**Supplied information**
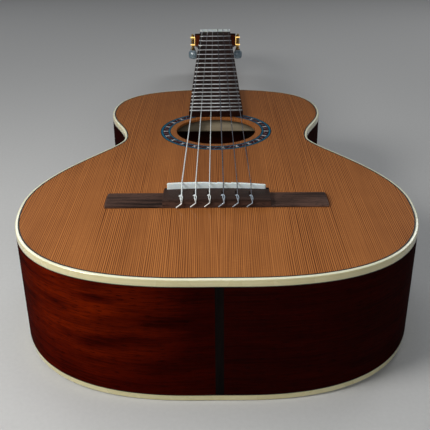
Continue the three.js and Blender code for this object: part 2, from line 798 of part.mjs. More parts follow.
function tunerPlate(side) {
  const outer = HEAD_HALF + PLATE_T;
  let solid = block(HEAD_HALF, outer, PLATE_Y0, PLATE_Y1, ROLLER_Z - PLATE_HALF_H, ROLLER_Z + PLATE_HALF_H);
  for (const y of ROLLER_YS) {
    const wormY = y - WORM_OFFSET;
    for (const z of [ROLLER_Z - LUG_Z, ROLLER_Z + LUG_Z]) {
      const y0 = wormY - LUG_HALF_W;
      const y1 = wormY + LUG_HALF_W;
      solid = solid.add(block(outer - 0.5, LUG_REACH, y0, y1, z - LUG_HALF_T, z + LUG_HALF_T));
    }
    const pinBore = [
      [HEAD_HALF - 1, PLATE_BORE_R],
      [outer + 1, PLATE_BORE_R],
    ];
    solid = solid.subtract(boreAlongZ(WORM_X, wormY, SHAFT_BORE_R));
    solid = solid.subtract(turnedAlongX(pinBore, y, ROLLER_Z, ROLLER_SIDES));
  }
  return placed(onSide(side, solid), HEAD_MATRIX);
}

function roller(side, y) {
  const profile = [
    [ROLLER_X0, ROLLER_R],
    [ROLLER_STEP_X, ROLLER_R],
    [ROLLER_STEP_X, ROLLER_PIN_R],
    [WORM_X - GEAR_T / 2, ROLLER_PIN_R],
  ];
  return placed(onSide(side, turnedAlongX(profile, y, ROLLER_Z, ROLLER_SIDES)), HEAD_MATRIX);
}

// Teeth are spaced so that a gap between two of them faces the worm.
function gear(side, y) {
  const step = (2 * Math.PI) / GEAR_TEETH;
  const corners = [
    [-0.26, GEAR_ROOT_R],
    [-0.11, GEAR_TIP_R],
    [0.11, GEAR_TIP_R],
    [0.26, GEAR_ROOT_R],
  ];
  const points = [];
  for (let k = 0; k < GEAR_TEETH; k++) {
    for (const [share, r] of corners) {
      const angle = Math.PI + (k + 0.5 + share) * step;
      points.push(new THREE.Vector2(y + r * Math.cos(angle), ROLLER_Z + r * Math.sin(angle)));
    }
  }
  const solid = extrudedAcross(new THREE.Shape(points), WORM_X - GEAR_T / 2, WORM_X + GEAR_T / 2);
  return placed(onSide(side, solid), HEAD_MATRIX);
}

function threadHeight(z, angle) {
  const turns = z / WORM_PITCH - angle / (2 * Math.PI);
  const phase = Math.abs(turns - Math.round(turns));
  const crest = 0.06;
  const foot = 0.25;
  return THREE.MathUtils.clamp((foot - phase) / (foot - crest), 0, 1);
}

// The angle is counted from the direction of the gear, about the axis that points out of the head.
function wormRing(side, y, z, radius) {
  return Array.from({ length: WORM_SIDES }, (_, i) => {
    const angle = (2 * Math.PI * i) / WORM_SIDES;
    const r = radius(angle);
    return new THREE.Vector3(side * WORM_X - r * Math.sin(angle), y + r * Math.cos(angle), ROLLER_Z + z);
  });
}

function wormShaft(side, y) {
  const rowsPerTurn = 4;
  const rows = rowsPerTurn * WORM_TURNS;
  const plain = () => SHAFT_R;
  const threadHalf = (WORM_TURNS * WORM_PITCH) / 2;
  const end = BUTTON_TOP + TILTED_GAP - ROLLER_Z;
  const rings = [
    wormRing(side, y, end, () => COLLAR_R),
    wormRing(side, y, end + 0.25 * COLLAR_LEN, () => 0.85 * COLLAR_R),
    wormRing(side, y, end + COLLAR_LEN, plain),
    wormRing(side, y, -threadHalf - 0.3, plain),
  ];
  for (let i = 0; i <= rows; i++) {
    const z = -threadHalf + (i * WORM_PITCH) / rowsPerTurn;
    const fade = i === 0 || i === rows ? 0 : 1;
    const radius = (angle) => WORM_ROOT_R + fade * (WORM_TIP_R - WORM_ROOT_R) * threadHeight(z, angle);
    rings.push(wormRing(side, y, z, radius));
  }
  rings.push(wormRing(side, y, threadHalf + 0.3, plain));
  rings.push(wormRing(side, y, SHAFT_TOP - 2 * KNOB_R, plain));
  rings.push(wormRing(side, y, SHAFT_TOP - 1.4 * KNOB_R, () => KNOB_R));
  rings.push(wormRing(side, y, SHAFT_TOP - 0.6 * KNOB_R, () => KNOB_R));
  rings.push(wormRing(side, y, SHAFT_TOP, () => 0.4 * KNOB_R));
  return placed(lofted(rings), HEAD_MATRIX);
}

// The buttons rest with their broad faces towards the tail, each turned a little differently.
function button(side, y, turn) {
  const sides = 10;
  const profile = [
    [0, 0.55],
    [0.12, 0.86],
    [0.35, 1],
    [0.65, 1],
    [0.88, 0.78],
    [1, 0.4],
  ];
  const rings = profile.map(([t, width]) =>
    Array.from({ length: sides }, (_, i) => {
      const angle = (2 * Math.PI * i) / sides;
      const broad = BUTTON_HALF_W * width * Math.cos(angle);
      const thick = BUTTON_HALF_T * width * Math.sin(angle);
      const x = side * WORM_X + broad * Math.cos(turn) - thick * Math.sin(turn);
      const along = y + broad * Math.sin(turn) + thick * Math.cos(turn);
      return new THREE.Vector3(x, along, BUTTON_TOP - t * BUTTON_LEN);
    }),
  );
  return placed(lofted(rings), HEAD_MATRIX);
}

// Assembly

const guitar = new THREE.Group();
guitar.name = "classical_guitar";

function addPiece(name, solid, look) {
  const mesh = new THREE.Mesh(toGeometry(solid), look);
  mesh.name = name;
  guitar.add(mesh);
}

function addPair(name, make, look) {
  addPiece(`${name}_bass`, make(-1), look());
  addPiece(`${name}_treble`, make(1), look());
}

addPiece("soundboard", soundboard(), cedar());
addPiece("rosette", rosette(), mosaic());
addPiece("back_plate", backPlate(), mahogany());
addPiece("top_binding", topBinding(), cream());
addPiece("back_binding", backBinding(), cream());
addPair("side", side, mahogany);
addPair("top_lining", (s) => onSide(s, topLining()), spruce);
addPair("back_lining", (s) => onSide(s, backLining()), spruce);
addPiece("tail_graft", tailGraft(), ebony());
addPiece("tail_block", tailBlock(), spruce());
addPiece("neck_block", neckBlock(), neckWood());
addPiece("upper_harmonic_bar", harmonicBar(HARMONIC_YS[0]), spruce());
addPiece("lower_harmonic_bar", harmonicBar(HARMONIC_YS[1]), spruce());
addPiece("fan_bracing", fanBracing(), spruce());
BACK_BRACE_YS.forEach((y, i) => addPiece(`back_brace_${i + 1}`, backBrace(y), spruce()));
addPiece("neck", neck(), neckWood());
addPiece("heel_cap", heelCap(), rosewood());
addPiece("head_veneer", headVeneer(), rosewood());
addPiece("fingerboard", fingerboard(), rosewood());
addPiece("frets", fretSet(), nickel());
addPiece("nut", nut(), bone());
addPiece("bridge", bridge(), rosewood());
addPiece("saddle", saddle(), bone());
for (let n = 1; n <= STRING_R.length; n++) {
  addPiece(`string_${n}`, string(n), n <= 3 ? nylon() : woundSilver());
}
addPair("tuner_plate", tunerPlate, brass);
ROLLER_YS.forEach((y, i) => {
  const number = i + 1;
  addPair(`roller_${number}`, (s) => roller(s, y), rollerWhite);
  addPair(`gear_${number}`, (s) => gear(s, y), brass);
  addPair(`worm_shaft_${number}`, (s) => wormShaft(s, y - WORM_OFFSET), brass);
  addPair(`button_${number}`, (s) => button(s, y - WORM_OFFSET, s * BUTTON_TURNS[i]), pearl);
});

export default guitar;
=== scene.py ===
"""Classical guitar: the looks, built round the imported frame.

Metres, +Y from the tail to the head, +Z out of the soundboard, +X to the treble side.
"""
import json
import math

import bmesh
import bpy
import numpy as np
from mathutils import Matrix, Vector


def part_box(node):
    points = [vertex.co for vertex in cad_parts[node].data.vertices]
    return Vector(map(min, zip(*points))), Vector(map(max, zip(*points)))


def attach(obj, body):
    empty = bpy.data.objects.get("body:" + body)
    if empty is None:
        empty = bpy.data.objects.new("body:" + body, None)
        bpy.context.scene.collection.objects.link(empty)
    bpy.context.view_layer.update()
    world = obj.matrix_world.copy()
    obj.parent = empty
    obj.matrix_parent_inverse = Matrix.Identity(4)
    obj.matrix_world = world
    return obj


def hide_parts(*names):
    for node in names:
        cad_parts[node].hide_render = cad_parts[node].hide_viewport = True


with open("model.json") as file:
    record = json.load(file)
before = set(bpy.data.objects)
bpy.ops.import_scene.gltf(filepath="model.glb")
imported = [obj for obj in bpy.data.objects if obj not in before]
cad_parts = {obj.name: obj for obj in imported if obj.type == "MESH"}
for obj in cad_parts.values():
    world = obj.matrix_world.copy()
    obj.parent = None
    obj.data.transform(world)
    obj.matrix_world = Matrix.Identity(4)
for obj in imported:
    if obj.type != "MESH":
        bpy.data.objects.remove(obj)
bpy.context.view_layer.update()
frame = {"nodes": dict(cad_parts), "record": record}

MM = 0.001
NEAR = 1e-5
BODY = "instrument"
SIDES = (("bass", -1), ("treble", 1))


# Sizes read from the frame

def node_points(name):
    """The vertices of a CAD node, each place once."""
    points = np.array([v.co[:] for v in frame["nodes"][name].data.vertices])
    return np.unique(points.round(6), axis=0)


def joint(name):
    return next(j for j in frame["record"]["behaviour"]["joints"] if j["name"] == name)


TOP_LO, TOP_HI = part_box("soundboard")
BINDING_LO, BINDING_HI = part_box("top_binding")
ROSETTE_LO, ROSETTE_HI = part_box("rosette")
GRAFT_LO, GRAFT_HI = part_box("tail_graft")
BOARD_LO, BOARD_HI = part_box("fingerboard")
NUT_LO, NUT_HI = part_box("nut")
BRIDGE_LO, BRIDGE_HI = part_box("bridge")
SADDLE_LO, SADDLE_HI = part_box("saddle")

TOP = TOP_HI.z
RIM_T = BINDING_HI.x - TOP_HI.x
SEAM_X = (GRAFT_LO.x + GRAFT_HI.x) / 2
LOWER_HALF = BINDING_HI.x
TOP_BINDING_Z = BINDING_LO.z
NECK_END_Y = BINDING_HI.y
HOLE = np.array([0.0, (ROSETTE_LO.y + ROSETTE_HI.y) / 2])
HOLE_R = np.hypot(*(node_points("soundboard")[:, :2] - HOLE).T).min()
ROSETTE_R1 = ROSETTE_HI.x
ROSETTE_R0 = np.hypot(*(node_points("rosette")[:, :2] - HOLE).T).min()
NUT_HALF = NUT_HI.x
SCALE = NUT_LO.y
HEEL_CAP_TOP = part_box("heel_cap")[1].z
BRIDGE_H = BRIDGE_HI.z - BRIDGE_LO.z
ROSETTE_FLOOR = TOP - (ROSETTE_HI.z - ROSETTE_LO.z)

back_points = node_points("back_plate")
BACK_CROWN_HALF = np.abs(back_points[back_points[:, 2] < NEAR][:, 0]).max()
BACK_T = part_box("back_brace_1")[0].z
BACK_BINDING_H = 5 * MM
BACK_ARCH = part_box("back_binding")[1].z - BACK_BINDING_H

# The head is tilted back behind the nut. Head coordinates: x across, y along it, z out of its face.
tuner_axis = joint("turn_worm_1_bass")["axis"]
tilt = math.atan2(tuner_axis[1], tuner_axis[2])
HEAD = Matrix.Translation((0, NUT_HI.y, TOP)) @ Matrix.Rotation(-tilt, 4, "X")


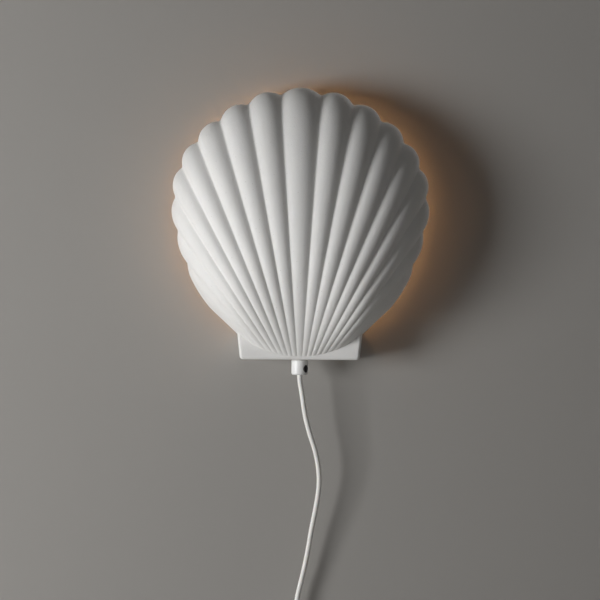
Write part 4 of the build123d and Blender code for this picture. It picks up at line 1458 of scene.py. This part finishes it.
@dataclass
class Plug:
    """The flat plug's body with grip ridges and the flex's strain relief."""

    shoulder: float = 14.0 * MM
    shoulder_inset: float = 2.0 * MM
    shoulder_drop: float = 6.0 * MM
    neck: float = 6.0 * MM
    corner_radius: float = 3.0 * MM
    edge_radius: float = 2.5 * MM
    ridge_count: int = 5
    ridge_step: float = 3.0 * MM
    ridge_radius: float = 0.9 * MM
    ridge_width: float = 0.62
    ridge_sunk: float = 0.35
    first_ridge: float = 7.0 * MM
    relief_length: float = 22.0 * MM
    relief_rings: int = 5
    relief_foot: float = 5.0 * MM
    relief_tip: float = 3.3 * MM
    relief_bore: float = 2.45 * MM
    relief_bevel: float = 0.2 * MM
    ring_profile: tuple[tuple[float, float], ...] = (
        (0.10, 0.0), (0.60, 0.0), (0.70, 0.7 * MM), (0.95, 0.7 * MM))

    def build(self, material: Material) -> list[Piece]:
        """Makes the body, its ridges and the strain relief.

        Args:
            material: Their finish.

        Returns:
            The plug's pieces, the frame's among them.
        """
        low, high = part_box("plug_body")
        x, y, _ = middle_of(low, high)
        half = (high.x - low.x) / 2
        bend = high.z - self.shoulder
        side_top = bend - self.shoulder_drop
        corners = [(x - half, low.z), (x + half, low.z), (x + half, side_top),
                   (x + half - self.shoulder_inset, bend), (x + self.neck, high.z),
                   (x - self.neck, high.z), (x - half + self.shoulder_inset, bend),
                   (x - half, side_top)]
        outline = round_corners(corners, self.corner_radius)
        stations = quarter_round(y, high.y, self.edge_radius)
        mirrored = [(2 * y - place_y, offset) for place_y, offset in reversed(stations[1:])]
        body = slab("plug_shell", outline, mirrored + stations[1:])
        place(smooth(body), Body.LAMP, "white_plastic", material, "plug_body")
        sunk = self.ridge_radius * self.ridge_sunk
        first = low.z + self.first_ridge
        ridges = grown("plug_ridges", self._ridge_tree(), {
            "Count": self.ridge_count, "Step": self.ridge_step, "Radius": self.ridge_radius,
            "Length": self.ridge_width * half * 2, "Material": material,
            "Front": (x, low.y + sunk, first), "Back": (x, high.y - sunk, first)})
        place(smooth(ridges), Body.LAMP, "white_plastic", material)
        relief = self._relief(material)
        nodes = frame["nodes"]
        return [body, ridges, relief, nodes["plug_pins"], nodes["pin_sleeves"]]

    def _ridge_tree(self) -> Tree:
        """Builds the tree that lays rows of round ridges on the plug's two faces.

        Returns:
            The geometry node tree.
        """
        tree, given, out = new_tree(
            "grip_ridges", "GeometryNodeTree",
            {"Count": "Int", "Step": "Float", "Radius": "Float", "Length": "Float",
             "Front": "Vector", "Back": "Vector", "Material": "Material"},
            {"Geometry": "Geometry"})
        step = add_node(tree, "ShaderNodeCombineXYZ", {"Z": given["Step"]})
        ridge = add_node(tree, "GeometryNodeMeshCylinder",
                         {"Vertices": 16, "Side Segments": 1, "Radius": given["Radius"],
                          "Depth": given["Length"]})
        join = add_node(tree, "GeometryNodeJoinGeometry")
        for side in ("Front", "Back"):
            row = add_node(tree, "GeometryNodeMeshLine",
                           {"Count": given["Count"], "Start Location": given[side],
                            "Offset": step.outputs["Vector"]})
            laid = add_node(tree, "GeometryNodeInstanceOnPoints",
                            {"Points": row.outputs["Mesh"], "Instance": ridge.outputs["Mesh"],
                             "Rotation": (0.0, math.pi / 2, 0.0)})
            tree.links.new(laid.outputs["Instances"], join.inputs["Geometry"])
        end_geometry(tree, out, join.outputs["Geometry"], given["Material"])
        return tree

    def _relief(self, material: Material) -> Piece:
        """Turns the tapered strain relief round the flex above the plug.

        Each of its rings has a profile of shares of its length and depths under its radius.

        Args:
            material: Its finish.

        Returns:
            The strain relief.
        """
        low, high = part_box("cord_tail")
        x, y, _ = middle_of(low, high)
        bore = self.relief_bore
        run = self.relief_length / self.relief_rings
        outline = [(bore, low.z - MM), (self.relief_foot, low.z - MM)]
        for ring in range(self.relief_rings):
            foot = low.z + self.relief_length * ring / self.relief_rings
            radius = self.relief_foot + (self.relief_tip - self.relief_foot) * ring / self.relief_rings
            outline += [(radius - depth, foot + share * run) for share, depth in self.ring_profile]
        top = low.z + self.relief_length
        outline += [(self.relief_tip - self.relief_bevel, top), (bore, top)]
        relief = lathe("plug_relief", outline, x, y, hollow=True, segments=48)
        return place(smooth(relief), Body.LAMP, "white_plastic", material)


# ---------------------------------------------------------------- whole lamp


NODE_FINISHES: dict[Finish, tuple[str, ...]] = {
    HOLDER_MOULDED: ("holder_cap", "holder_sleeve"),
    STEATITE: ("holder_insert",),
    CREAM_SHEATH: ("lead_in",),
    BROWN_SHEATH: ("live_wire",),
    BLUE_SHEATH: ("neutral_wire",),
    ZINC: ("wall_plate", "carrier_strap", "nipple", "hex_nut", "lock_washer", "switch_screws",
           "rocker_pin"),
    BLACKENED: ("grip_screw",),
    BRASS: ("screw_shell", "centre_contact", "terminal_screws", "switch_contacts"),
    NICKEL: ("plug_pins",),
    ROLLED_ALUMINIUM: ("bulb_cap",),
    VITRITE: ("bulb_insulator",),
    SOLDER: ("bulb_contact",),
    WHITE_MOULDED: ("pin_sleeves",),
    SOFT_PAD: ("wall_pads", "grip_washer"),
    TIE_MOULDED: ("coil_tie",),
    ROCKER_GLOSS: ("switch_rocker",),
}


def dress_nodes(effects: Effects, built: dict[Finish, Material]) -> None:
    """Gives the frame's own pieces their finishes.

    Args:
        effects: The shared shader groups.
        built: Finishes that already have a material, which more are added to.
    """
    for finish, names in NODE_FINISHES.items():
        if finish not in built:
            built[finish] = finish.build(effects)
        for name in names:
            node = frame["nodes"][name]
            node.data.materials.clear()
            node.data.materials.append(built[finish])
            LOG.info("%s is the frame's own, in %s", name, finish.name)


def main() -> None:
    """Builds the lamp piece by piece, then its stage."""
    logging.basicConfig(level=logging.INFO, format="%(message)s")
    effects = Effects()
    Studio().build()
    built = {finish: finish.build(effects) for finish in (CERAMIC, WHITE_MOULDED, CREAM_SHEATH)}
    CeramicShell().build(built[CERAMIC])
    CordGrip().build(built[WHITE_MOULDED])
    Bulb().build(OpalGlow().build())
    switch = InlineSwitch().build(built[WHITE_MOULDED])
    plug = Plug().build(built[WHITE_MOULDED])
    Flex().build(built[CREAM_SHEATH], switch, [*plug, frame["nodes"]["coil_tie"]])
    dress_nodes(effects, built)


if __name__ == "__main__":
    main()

**What is asked**
Find each line in the records holding the string "before" and show it.

**Response below**
before = set(bpy.data.objects)
imported = [obj for obj in bpy.data.objects if obj not in before]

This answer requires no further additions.